Raw records →
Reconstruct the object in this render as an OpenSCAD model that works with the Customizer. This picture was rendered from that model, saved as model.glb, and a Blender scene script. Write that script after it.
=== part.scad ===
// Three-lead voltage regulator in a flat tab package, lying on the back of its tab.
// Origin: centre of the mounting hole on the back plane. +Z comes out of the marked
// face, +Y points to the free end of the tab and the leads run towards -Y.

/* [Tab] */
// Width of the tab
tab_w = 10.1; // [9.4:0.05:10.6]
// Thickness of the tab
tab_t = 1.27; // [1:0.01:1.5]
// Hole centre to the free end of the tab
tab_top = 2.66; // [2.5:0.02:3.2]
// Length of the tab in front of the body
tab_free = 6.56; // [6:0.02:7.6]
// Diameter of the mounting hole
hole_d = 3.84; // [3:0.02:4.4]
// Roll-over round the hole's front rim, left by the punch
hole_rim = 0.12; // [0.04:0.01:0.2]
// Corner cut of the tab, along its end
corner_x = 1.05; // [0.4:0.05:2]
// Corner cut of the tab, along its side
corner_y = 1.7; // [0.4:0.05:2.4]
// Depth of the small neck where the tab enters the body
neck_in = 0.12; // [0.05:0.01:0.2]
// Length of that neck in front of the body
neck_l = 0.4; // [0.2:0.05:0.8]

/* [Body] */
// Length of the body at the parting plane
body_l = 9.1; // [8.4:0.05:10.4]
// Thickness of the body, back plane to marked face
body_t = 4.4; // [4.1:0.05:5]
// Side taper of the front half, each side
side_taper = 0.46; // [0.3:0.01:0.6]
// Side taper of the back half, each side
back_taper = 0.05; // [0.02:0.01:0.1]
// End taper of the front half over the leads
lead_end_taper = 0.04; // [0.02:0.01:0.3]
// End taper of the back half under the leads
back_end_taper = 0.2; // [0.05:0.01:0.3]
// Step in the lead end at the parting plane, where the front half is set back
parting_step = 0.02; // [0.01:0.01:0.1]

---

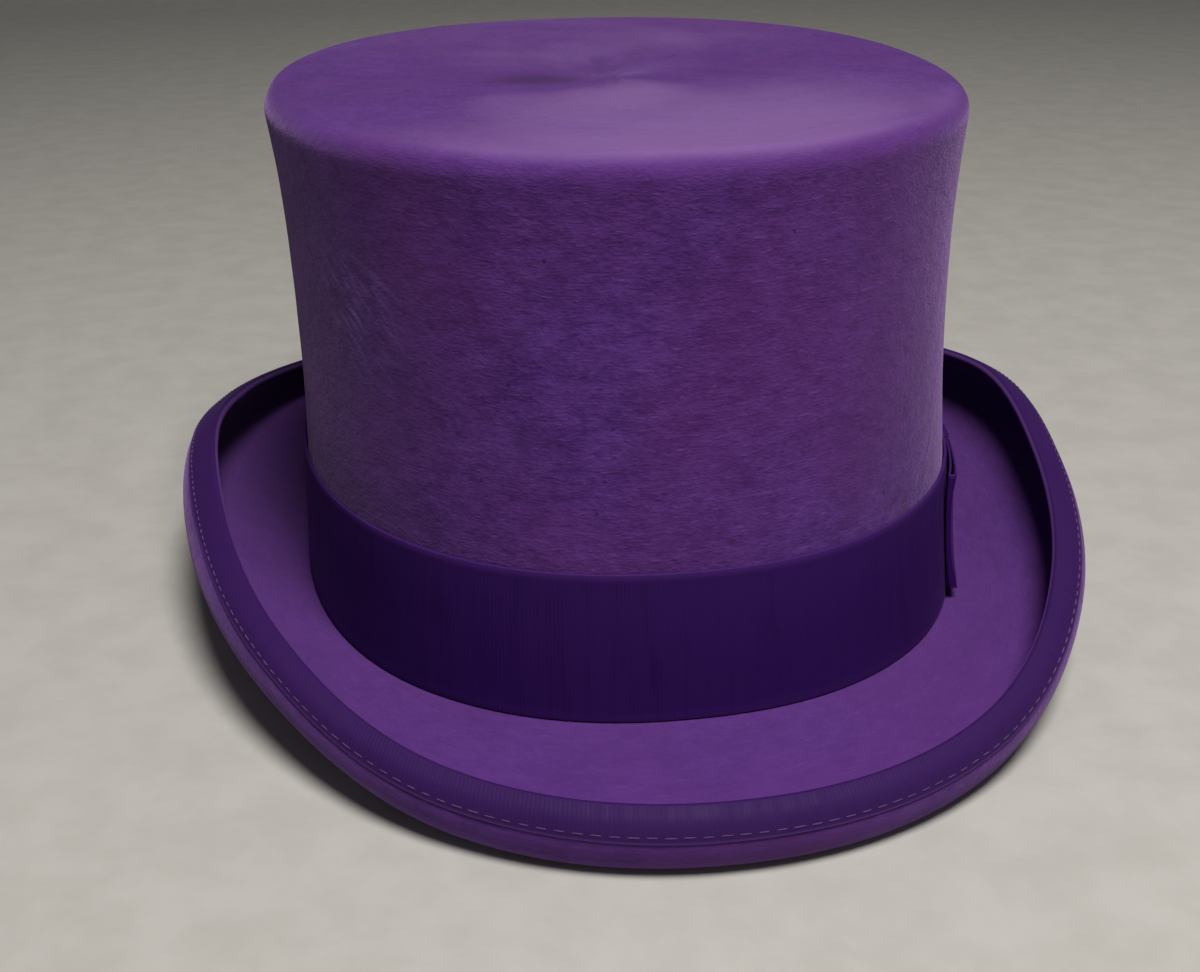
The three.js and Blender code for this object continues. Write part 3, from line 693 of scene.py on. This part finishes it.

Problem details →
All lines in the listing above from the line containing "Reconstruct the object" to the line containing "run towards -Y.", inclusive, should be retyped exactly; no other lines should appear.

Solution for this problem →
Reconstruct the object in this render as an OpenSCAD model that works with the Customizer. This picture was rendered from that model, saved as model.glb, and a Blender scene script. Write that script after it.
=== part.scad ===
// Three-lead voltage regulator in a flat tab package, lying on the back of its tab.
// Origin: centre of the mounting hole on the back plane. +Z comes out of the marked
// face, +Y points to the free end of the tab and the leads run towards -Y.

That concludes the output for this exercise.